GIVEN EXERCISE:
Repeat all of the material exactly as given.

SOURCE MATERIAL:

———

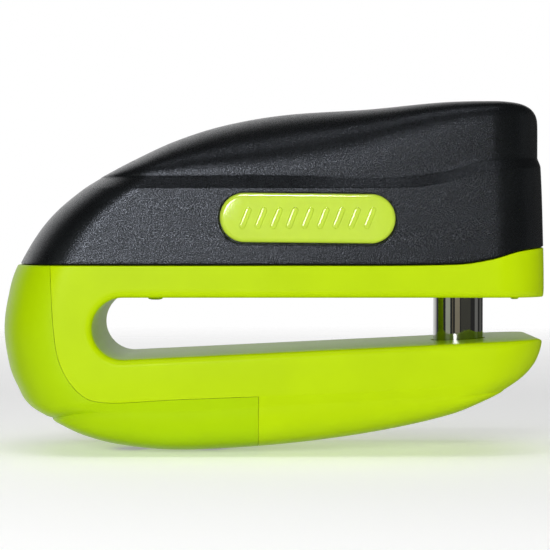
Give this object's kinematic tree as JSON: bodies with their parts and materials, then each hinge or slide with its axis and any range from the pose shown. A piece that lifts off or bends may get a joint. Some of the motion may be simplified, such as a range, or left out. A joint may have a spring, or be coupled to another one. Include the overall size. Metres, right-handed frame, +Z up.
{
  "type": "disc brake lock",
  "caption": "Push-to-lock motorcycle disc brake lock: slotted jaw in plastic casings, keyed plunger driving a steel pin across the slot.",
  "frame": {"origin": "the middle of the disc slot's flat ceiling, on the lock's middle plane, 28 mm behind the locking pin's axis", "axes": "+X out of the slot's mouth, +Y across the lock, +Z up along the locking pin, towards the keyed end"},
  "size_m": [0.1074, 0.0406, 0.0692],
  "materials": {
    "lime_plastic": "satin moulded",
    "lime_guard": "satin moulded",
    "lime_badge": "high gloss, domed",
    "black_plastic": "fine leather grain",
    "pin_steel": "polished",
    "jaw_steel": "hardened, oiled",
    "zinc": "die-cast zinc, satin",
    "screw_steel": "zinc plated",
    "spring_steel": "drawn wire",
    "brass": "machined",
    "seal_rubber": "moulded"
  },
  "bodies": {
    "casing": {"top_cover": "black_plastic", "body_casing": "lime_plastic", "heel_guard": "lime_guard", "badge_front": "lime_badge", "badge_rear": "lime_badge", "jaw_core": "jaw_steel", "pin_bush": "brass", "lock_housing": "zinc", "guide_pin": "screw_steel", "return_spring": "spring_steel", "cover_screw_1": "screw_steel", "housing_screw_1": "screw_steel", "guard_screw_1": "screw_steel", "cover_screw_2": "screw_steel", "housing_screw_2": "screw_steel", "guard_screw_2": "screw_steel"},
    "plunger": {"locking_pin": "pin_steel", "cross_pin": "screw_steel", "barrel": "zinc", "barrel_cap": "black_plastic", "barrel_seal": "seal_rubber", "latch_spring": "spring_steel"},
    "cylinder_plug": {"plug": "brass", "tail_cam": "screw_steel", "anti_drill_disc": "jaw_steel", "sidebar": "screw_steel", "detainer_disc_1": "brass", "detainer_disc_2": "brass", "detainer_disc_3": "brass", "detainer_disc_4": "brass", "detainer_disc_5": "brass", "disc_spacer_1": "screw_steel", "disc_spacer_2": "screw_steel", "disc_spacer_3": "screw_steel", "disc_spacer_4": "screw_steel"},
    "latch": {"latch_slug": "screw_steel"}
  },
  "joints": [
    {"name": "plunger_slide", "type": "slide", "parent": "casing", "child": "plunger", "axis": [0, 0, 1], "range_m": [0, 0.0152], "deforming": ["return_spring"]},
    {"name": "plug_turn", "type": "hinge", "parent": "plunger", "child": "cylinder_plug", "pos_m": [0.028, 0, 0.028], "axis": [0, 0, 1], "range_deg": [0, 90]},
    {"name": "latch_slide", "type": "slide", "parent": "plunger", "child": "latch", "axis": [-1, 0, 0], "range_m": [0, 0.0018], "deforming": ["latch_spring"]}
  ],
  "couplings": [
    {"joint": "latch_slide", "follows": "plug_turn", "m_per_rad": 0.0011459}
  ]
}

———

RESPONSE TO THIS TASK:
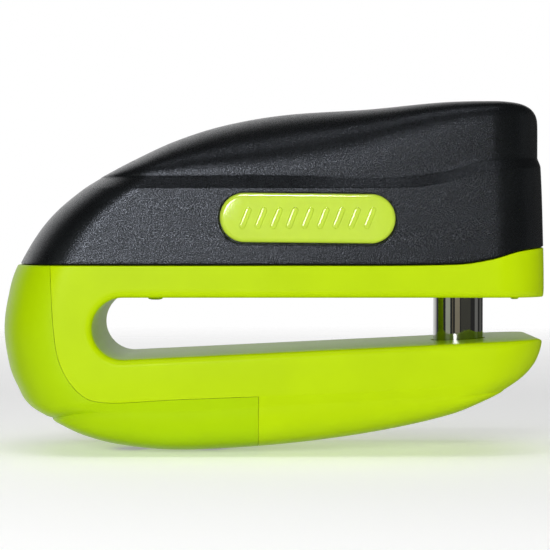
Give this object's kinematic tree as JSON: bodies with their parts and materials, then each hinge or slide with its axis and any range from the pose shown. A piece that lifts off or bends may get a joint. Some of the motion may be simplified, such as a range, or left out. A joint may have a spring, or be coupled to another one. Include the overall size. Metres, right-handed frame, +Z up.
{
  "type": "disc brake lock",
  "caption": "Push-to-lock motorcycle disc brake lock: slotted jaw in plastic casings, keyed plunger driving a steel pin across the slot.",
  "frame": {"origin": "the middle of the disc slot's flat ceiling, on the lock's middle plane, 28 mm behind the locking pin's axis", "axes": "+X out of the slot's mouth, +Y across the lock, +Z up along the locking pin, towards the keyed end"},
  "size_m": [0.1074, 0.0406, 0.0692],
  "materials": {
    "lime_plastic": "satin moulded",
    "lime_guard": "satin moulded",
    "lime_badge": "high gloss, domed",
    "black_plastic": "fine leather grain",
    "pin_steel": "polished",
    "jaw_steel": "hardened, oiled",
    "zinc": "die-cast zinc, satin",
    "screw_steel": "zinc plated",
    "spring_steel": "drawn wire",
    "brass": "machined",
    "seal_rubber": "moulded"
  },
  "bodies": {
    "casing": {"top_cover": "black_plastic", "body_casing": "lime_plastic", "heel_guard": "lime_guard", "badge_front": "lime_badge", "badge_rear": "lime_badge", "jaw_core": "jaw_steel", "pin_bush": "brass", "lock_housing": "zinc", "guide_pin": "screw_steel", "return_spring": "spring_steel", "cover_screw_1": "screw_steel", "housing_screw_1": "screw_steel", "guard_screw_1": "screw_steel", "cover_screw_2": "screw_steel", "housing_screw_2": "screw_steel", "guard_screw_2": "screw_steel"},
    "plunger": {"locking_pin": "pin_steel", "cross_pin": "screw_steel", "barrel": "zinc", "barrel_cap": "black_plastic", "barrel_seal": "seal_rubber", "latch_spring": "spring_steel"},
    "cylinder_plug": {"plug": "brass", "tail_cam": "screw_steel", "anti_drill_disc": "jaw_steel", "sidebar": "screw_steel", "detainer_disc_1": "brass", "detainer_disc_2": "brass", "detainer_disc_3": "brass", "detainer_disc_4": "brass", "detainer_disc_5": "brass", "disc_spacer_1": "screw_steel", "disc_spacer_2": "screw_steel", "disc_spacer_3": "screw_steel", "disc_spacer_4": "screw_steel"},
    "latch": {"latch_slug": "screw_steel"}
  },
  "joints": [
    {"name": "plunger_slide", "type": "slide", "parent": "casing", "child": "plunger", "axis": [0, 0, 1], "range_m": [0, 0.0152], "deforming": ["return_spring"]},
    {"name": "plug_turn", "type": "hinge", "parent": "plunger", "child": "cylinder_plug", "pos_m": [0.028, 0, 0.028], "axis": [0, 0, 1], "range_deg": [0, 90]},
    {"name": "latch_slide", "type": "slide", "parent": "plunger", "child": "latch", "axis": [-1, 0, 0], "range_m": [0, 0.0018], "deforming": ["latch_spring"]}
  ],
  "couplings": [
    {"joint": "latch_slide", "follows": "plug_turn", "m_per_rad": 0.0011459}
  ]
}